Logan also puts much of the credit squarely on Lasso's shoulders.

"He's the person who inspired me," the boy said. "He's one of my favorite people."

Logan's mother, Donna Sellers, confirms the impact Lasso and drumming have had on her son.

"He struggled behaviorally and academically but he's excelling now," she said. "He had his best ISAT score ever this year."

No wonder Sellers calls herself "a huge supporter of the program," which she says has helped transform her son not just into a successful student but "a happy kid."

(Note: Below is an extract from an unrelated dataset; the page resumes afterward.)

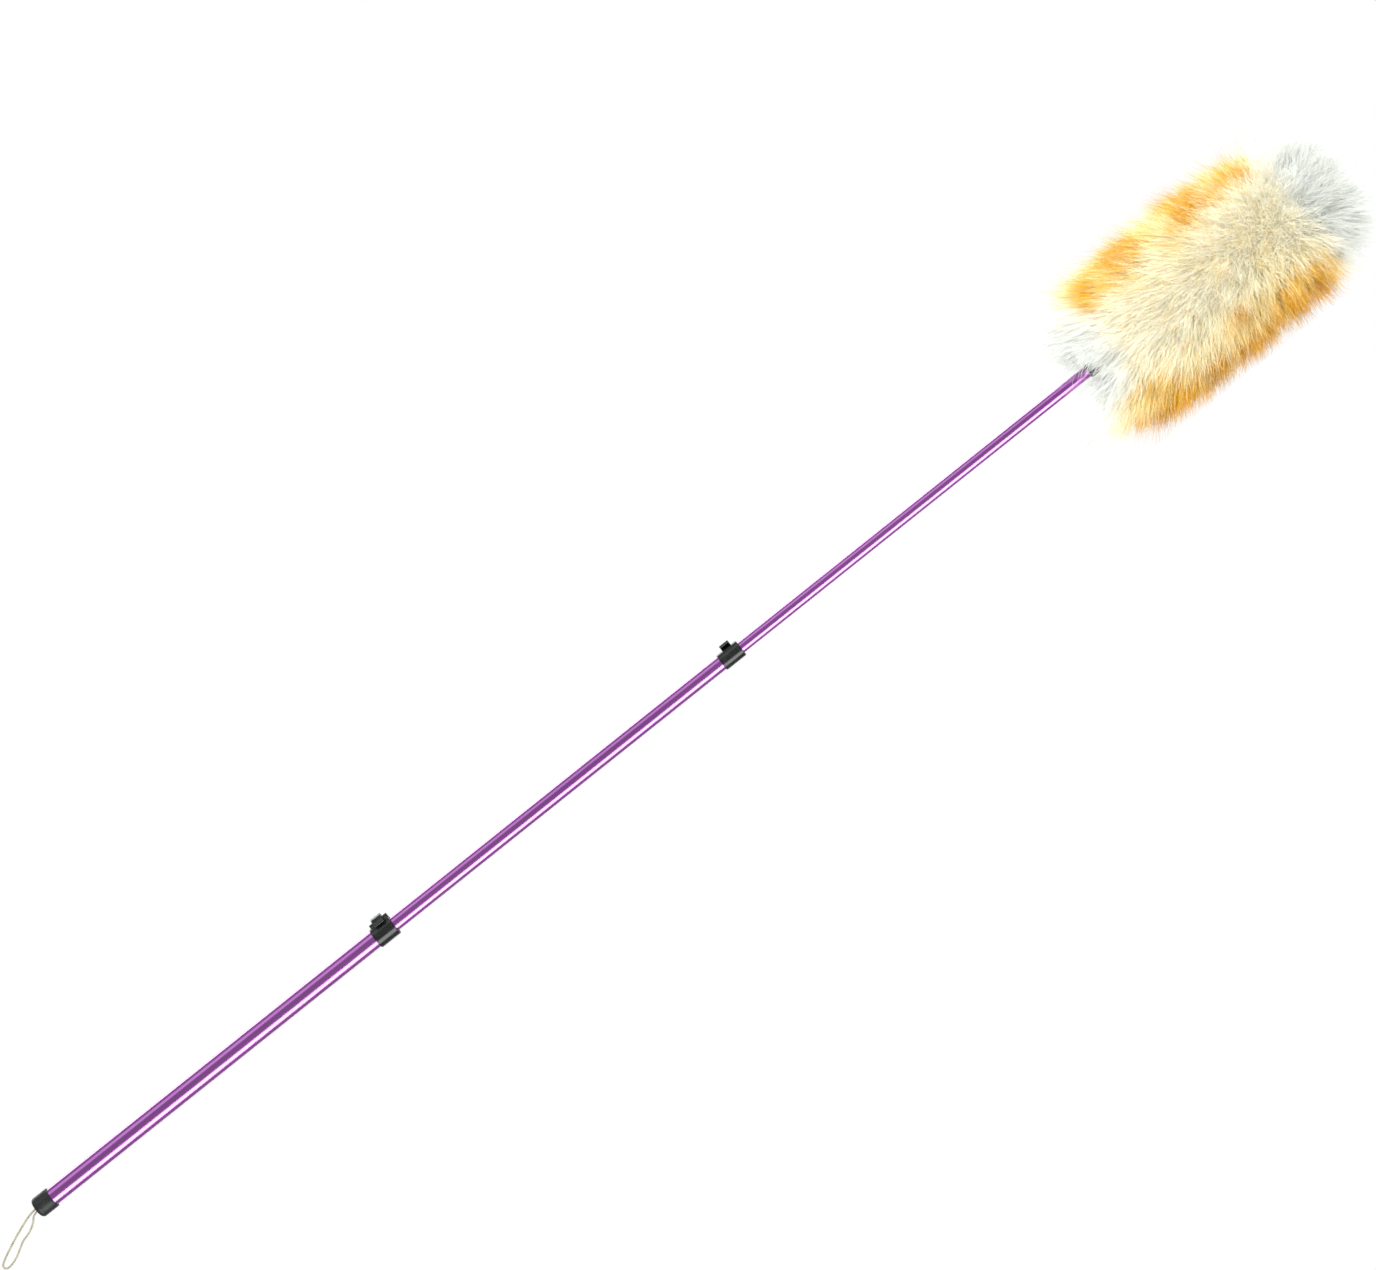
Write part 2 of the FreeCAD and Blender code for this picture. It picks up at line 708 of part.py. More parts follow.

"Drumming," she said, "was the first thing he ever succeeded at."

•••

Blended into the fabric of schools of choice could be these words penned by Makena's founder, Joe Helbling:

"Some students gained confidence in themselves, some felt a new sense of respect, some found a healthy outlet for their energy, some improved academically, some began to enjoy school more, and some learned that they are capable of more than they had previously imagined. I don't know for certain if these things were a result of the physical act of drumming, or the mental discipline of practice, or their boost in self-efficacy, or their positive relationships with caring adults, but I believe it was some combination of these things.

"I will also say that Makena is an example of what can happen if we search out and value the unique talents of different children and then base our expectations on their ability, not a predetermined minimum standard. I believe that when a person experiences excellence, they will seek it out in other walks of life."

Asked what he would tell skeptics of alternative educational forms, Lasso thought carefully.

"I would say to them, 'Look at the record. See what's happened to the confidence, imagination and creativity in these kids who got involved in the arts.'"

Or in Makena's case, listen to what's happened to them.

That happy music could be the sound of school choice.